Avoid Loneliness When Travelling Alone


Most people will recognise that travelling is one of life’s most precious joys. While the home is certainly where the heart is, being able to visit new places and see new sights is an important part of extending your life experience and opening your eyes to new and unfamiliar cultures. Fortunately, the latter half of the twentieth century has seen technology advance to the stage where almost everyone can travel with ease and comfort.

Whether you just take a weekend break to Paris or plan to go on a long haul trip to New York, travelling can be a life changing experience. But while taking a holiday can unlock some of the wonders of the world, travelling can also be a lonely experience when travelling alone.  For the traveller about to embark upon a solo trip the prospect can be fraught with trepidation and uncertainty. Will I stand out and be more vulnerable in a new city? Will I speak with anybody during my time away? Will I be the only person eating alone in a restaurant?

Unfortunately big hotels can seem impersonal and uninviting places and often fail to cater to the needs of the single traveller.  For example people travelling alone might end up staying in a tiny cell of a room yet still pay a single person supplement.  Why should this be?  The argument from the travel industry has always been that one person uses the same amount of electricity, bedding and staff time as two people. While that might be true, it also demonstrates a bias towards their most preferred customer, a couple, who are perhaps more likely to spend more money on other facilities provided by the hotel such as the restaurant and the bar.

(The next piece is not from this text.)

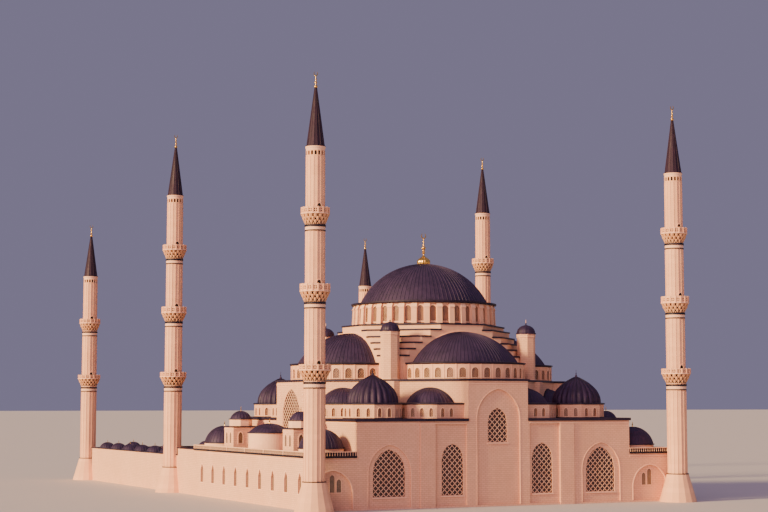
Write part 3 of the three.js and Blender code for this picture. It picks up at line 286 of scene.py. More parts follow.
# Minarets: shaft radii between the balconies, then each balcony's foot, parapet top and radius
MINARET_X = 53.07
MINARET_SIDES = 16
FLARE_RADIUS = 5.15
FLARE_NECK = 2.85
FLARE_TOP = 7.36
BAND_INSET = 0.3
WIDE_BAND = (0.2, 0.26)
NARROW_BAND = (0.16, 0.13)
COLLAR_REACH = 0.08
SLAB_ABOVE_FOOT = 2.45
SLAB_THICK = 0.2
SLAB_LIP = 0.1
SHAFT_ABOVE_BALCONY = -1.3
SLOT_LEVELS = (-2.5, -0.9)
SLOT_HALF = 0.27
RIB_HALF = 0.05
ROSETTE_RADIUS = 0.46
PARAPET_INSETS = (0.12, 0.3)
PARAPET_RAIL = 0.12
PARAPET_POST_HALF = 0.15
DOOR_FOOT = -1.2
DOOR_SPRING = 0.35
DOOR_APEX = 0.95
DOOR_HALF = 0.5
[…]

Of course, if you can beat loneliness, travelling alone can be great fun and a perfect situation.   You never have to answer to anybody.  If you want to wake up at the crack of dawn to be the first person through the door of the Acme Museum, there’s no one around to complain.  In some ways it may force you to take more notice of your surroundings and pick-up on the small details of a place.  And, it goes without saying, you might find your perfect holiday romance whilst away.

There is a wealth of travel websites, blogs and forums that tackle the issue of travelling alone and perhaps the single most important  bit of advice they offer is to choose your accommodation wisely.  Homestay accommodation is not a new concept in travelling, it has been around for many years, especially for providing accommodation to foreign students.  Staying in a Homestay can be a completely new and highly rewarding experience.  The host, a private individual or a small guesthouse owner, is usually someone who is extraordinary helpful, who enjoys meeting people from all corners of the world and by opening up their home to travellers often encourage an experience of sharing.   Great tips can be gleaned from the host such as the best live music near their home or not-to-be missed local event or festival, which you may not find in  a guide book.  Through the openness and willingness to share their knowledge of their culture with great pride, especially if the guest shows a genuine interest in their country, sometimes strong friendships can be established from the experience.   Furthermore, guesthouse and B&B Homestays usually have communal areas such as a dining room or lounge where people can meet, share experiences or even plan day trips out together.

Being single should not put people off from travelling and seeing the world.  The key is to be smart about your home from home and ensure you will be staying in a place where you can interact with people who care.  Needless to say Homestay holidays are here to stay and offers the perfect solution to the single traveller.